EXERCISE AIM: Using the data below, repeat all of it precisely.

---------- DATASET CONTENT ----------

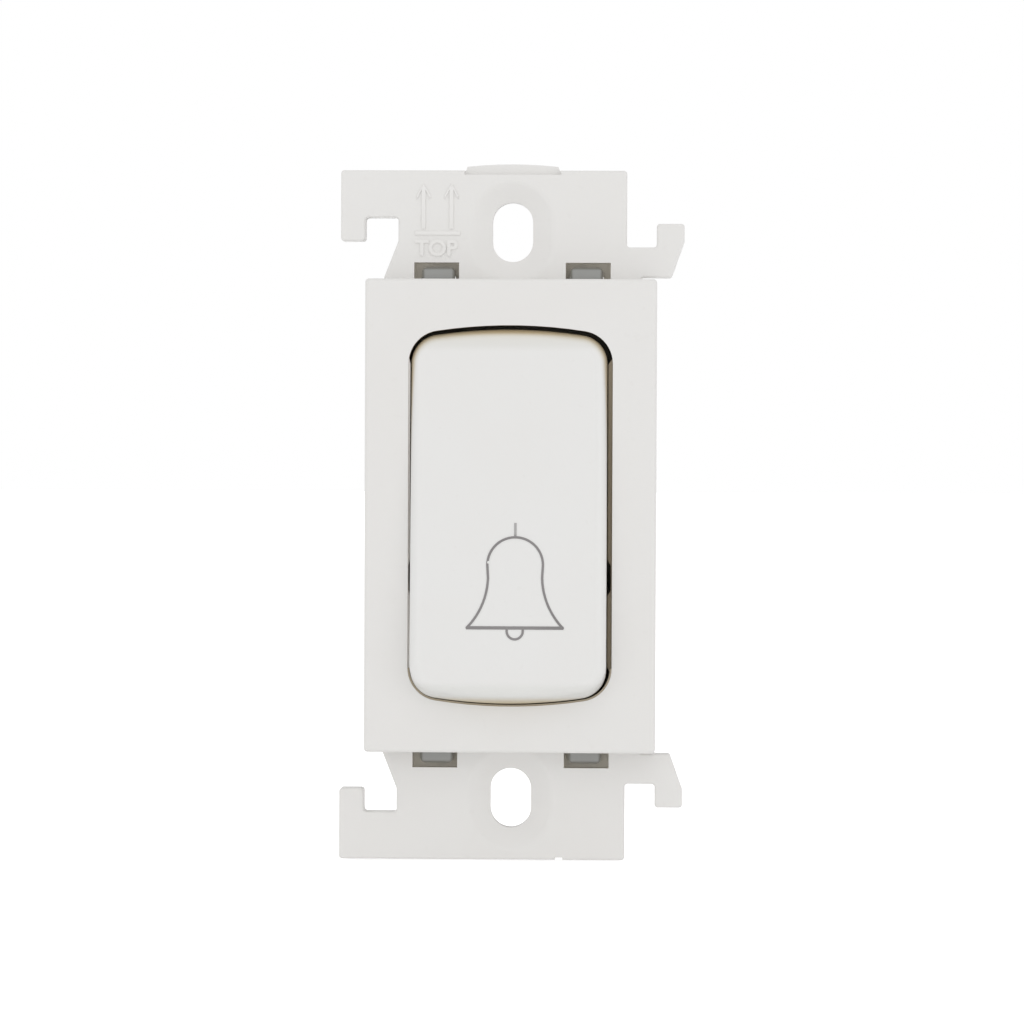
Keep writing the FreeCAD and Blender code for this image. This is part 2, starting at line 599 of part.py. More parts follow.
def rocker_block():
    """The rocker's outer block: a box whose ends are trimmed to leaning round faces."""
    box = document.addObject("Part::Box", "rocker_box")
    overlong = "(rocker_rear_half + 5)"
    box.setExpression("Length", bind("2 * rocker_half_broad"))
    box.setExpression("Width", bind("rocker_out + skirt_back"))
    box.setExpression("Height", bind(f"2 * {overlong}"))
    for axis, formula in (("x", "-rocker_half_broad"), ("y", "-rocker_out"), ("z", f"-{overlong}")):
        box.setExpression(f"Placement.Base.{axis}", bind(formula))
    shapes = [box]
    ends = (("upper", 1, "rocker_half_tall", "rocker_flare"),
            ("lower", -1, "rocker_half_tall", "lower_flare"),
            ("skirt", -1, "rocker_rear_half", "0"))
    for name, sign, half_tall, flare in ends:
        slope = f"({flare} / (rocker_out + skirt_back))"
        run_out = f"(rocker_out + skirt_back + 2 * end_radius * {slope})"
        level = number(f"{half_tall} - end_radius * sqrt(1 + {slope} ^ 2) - {run_out} * {slope}")
        lean = math.degrees(math.atan(number(slope)))
        end = document.addObject("Part::Cylinder", f"rocker_end_{name}")
        end.setExpression("Radius", bind("end_radius"))
        end.setExpression("Height", bind(f"3 * {run_out}"))
        start = Vector(0, -number(f"rocker_out + {run_out}"), sign * level)
        end.Placement = Placement(start, Rotation(Vector(1, 0, 0), -90 + sign * lean))
        shapes.append(end)
    block = document.addObject("Part::MultiCommon", "rocker_block")
    block.Shapes = shapes
    document.recompute()
    return block


def place_on_pivot(piece):
    """Set a rocker piece on its pivot at the rest angle."""
    turn = Rotation(Vector(1, 0, 0), -number("tilt"))
    piece.Placement = Placement(Vector(-number("rocker_shift"), -number("pivot_out"), 0), turn)


def bell_mark():
    """The printed bell sign, as one thin film on the rocker's front."""
    level = -number("rocker_out")
    middle, base = number("mark_across"), -number("mark_down")
    mouth, waist, dome = (number(n) for n in ("bell_half_broad", "bell_waist", "dome_radius"))
    dome_up, waist_up = number("dome_up"), number("bell_waist_up")
    clapper, drop = number("clapper_radius"), number("clapper_drop")

    def spot(across, up):
        return Vector(middle + across, level, base + up)

    def side(turn):
        top, narrow = spot(turn * dome, dome_up), spot(turn * waist, waist_up)
        bend = spot(turn * (waist + 0.25 * (mouth - waist)), 0.49 * waist_up)
        flare = Part.Arc(narrow, bend, spot(turn * mouth, 0))
        return [Part.makeLine(top, narrow), flare.toShape()]

    outlines = [
        [Part.Arc(spot(dome, dome_up), spot(0, dome_up + dome), spot(-dome, dome_up)).toShape(),
         *side(1), *side(-1)],
        [Part.makeLine(spot(-clapper, 0), spot(-clapper, -drop)),
         Part.Arc(spot(-clapper, -drop), spot(0, -drop - clapper), spot(clapper, -drop)).toShape(),
         Part.makeLine(spot(clapper, -drop), spot(clapper, 0))],
    ]
    half, thick = number("mark_stroke / 2"), number("mark_thick")
    low = number("mark_base_stroke") / 2
    film = Part.makeBox(2 * mouth + half, thick, 2 * low, spot(-mouth - half / 2, -low) - Vector(0, thick, 0))
    stem = Part.makeBox(2 * half, thick, number("stem_long"),
                        spot(-half, dome_up + dome) - Vector(0, thick, 0))
    film = film.fuse(stem)
    for edges in outlines:
        ordered = Part.sortEdges(edges)[0]
        band = Part.Wire(ordered).makeOffset2D(half, 0, False, False)
        film = film.fuse(Part.Face(Part.Wire(band.Edges)).extrude(Vector(0, -thick, 0)))
    film.rotate(spot(0, 0), Vector(0, 1, 0), number("mark_lean"))
    piece = document.addObject("Part::Feature", "bell_mark")
    piece.Label = "bell_mark"
    piece.Shape = film.removeSplitter().Solids[0]
    PIECES.append(piece)
    place_on_pivot(piece)


# Rear housing: open box with flange, four catches, seats and posts
def rear_housing():
    body = new_body("rear_housing")
    box = rectangle("-housing_half_broad", "housing_half_broad", "-housing_half_tall", "housing_half_tall")
    prism(body, "box", "XZ", box, "0", "housing_deep")
    round_edges(
        body, "box_corners", lambda e: runs_along(e, Vector(0, 1, 0)), "housing_wall / 2")
    flange = rectangle("-flange_half_broad", "flange_half_broad", "-flange_half_tall",
                       "flange_half_tall")
    prism(body, "flange", "XZ", flange, "0", "flange_thick")
    feet = [("cavity_half_broad + fit_play", "trunnion_radius + 2 * trunnion_play"),
            ("flange_half_broad", "trunnion_radius + 2 * trunnion_play"),
            ("flange_half_broad", "flange_half_tall"),
            ("cavity_half_broad + fit_play", "flange_half_tall")]
    prisms(body, "flange_feet", "XZ", in_four_corners(feet), "-rail_sink", "0.1")
    hollow = rectangle("-housing_half_broad + housing_wall", "housing_half_broad - housing_wall",
                       "-housing_half_tall + housing_wall", "housing_half_tall - housing_wall")
    prism(body, "hollow", "XZ", hollow, "0", "floor_front", cut=True)
    screws = [("0", "upper_screw_up"), ("0", "-lower_screw_down")]
    rods(body, "posts", "XZ", screws, "post_radius", "0", "floor_front + 0.2")
    rods(body, "pilots", "XZ", screws, "cover_screw_radius + seat_gap", "0",
         "cover_screw_long + 0.5", cut=True)
    seat = rectangle("-plunger_half_tall", "plunger_half_tall", "-press_down - plunger_half_tall",
                     "-press_down + plunger_half_tall")
    prism(body, "spring_seat", "XZ", seat, "return_seat", "floor_front + 0.2")
    rods(body, "spring_peg", "XZ", [("0", "-press_down")], "return_radius - return_wire - peg_play",
         "return_seat - peg_long", "return_seat + 0.2")
    terminal_seats(body)
    for side, turn in (("right", ""), ("left", "-")):
        catches(body, side, turn)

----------

IN RESPONSE:
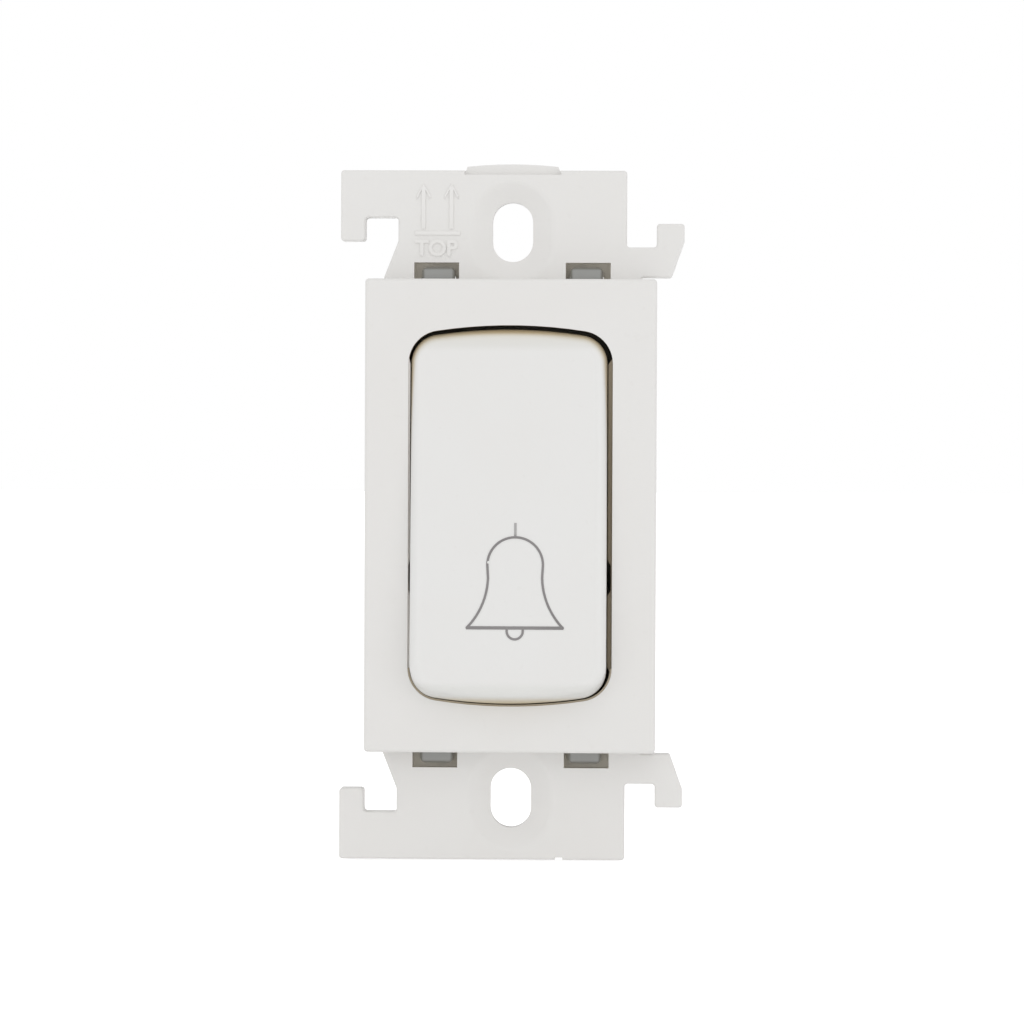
Keep writing the FreeCAD and Blender code for this image. This is part 2, starting at line 599 of part.py. More parts follow.
def rocker_block():
    """The rocker's outer block: a box whose ends are trimmed to leaning round faces."""
    box = document.addObject("Part::Box", "rocker_box")
    overlong = "(rocker_rear_half + 5)"
    box.setExpression("Length", bind("2 * rocker_half_broad"))
    box.setExpression("Width", bind("rocker_out + skirt_back"))
    box.setExpression("Height", bind(f"2 * {overlong}"))
    for axis, formula in (("x", "-rocker_half_broad"), ("y", "-rocker_out"), ("z", f"-{overlong}")):
        box.setExpression(f"Placement.Base.{axis}", bind(formula))
    shapes = [box]
    ends = (("upper", 1, "rocker_half_tall", "rocker_flare"),
            ("lower", -1, "rocker_half_tall", "lower_flare"),
            ("skirt", -1, "rocker_rear_half", "0"))
    for name, sign, half_tall, flare in ends:
        slope = f"({flare} / (rocker_out + skirt_back))"
        run_out = f"(rocker_out + skirt_back + 2 * end_radius * {slope})"
        level = number(f"{half_tall} - end_radius * sqrt(1 + {slope} ^ 2) - {run_out} * {slope}")
        lean = math.degrees(math.atan(number(slope)))
        end = document.addObject("Part::Cylinder", f"rocker_end_{name}")
        end.setExpression("Radius", bind("end_radius"))
        end.setExpression("Height", bind(f"3 * {run_out}"))
        start = Vector(0, -number(f"rocker_out + {run_out}"), sign * level)
        end.Placement = Placement(start, Rotation(Vector(1, 0, 0), -90 + sign * lean))
        shapes.append(end)
    block = document.addObject("Part::MultiCommon", "rocker_block")
    block.Shapes = shapes
    document.recompute()
    return block


def place_on_pivot(piece):
    """Set a rocker piece on its pivot at the rest angle."""
    turn = Rotation(Vector(1, 0, 0), -number("tilt"))
    piece.Placement = Placement(Vector(-number("rocker_shift"), -number("pivot_out"), 0), turn)


def bell_mark():
    """The printed bell sign, as one thin film on the rocker's front."""
    level = -number("rocker_out")
    middle, base = number("mark_across"), -number("mark_down")
    mouth, waist, dome = (number(n) for n in ("bell_half_broad", "bell_waist", "dome_radius"))
    dome_up, waist_up = number("dome_up"), number("bell_waist_up")
    clapper, drop = number("clapper_radius"), number("clapper_drop")

    def spot(across, up):
        return Vector(middle + across, level, base + up)

    def side(turn):
        top, narrow = spot(turn * dome, dome_up), spot(turn * waist, waist_up)
        bend = spot(turn * (waist + 0.25 * (mouth - waist)), 0.49 * waist_up)
        flare = Part.Arc(narrow, bend, spot(turn * mouth, 0))
        return [Part.makeLine(top, narrow), flare.toShape()]

    outlines = [
        [Part.Arc(spot(dome, dome_up), spot(0, dome_up + dome), spot(-dome, dome_up)).toShape(),
         *side(1), *side(-1)],
        [Part.makeLine(spot(-clapper, 0), spot(-clapper, -drop)),
         Part.Arc(spot(-clapper, -drop), spot(0, -drop - clapper), spot(clapper, -drop)).toShape(),
         Part.makeLine(spot(clapper, -drop), spot(clapper, 0))],
    ]
    half, thick = number("mark_stroke / 2"), number("mark_thick")
    low = number("mark_base_stroke") / 2
    film = Part.makeBox(2 * mouth + half, thick, 2 * low, spot(-mouth - half / 2, -low) - Vector(0, thick, 0))
    stem = Part.makeBox(2 * half, thick, number("stem_long"),
                        spot(-half, dome_up + dome) - Vector(0, thick, 0))
    film = film.fuse(stem)
    for edges in outlines:
        ordered = Part.sortEdges(edges)[0]
        band = Part.Wire(ordered).makeOffset2D(half, 0, False, False)
        film = film.fuse(Part.Face(Part.Wire(band.Edges)).extrude(Vector(0, -thick, 0)))
    film.rotate(spot(0, 0), Vector(0, 1, 0), number("mark_lean"))
    piece = document.addObject("Part::Feature", "bell_mark")
    piece.Label = "bell_mark"
    piece.Shape = film.removeSplitter().Solids[0]
    PIECES.append(piece)
    place_on_pivot(piece)


# Rear housing: open box with flange, four catches, seats and posts
def rear_housing():
    body = new_body("rear_housing")
    box = rectangle("-housing_half_broad", "housing_half_broad", "-housing_half_tall", "housing_half_tall")
    prism(body, "box", "XZ", box, "0", "housing_deep")
    round_edges(
        body, "box_corners", lambda e: runs_along(e, Vector(0, 1, 0)), "housing_wall / 2")
    flange = rectangle("-flange_half_broad", "flange_half_broad", "-flange_half_tall",
                       "flange_half_tall")
    prism(body, "flange", "XZ", flange, "0", "flange_thick")
    feet = [("cavity_half_broad + fit_play", "trunnion_radius + 2 * trunnion_play"),
            ("flange_half_broad", "trunnion_radius + 2 * trunnion_play"),
            ("flange_half_broad", "flange_half_tall"),
            ("cavity_half_broad + fit_play", "flange_half_tall")]
    prisms(body, "flange_feet", "XZ", in_four_corners(feet), "-rail_sink", "0.1")
    hollow = rectangle("-housing_half_broad + housing_wall", "housing_half_broad - housing_wall",
                       "-housing_half_tall + housing_wall", "housing_half_tall - housing_wall")
    prism(body, "hollow", "XZ", hollow, "0", "floor_front", cut=True)
    screws = [("0", "upper_screw_up"), ("0", "-lower_screw_down")]
    rods(body, "posts", "XZ", screws, "post_radius", "0", "floor_front + 0.2")
    rods(body, "pilots", "XZ", screws, "cover_screw_radius + seat_gap", "0",
         "cover_screw_long + 0.5", cut=True)
    seat = rectangle("-plunger_half_tall", "plunger_half_tall", "-press_down - plunger_half_tall",
                     "-press_down + plunger_half_tall")
    prism(body, "spring_seat", "XZ", seat, "return_seat", "floor_front + 0.2")
    rods(body, "spring_peg", "XZ", [("0", "-press_down")], "return_radius - return_wire - peg_play",
         "return_seat - peg_long", "return_seat + 0.2")
    terminal_seats(body)
    for side, turn in (("right", ""), ("left", "-")):
        catches(body, side, turn)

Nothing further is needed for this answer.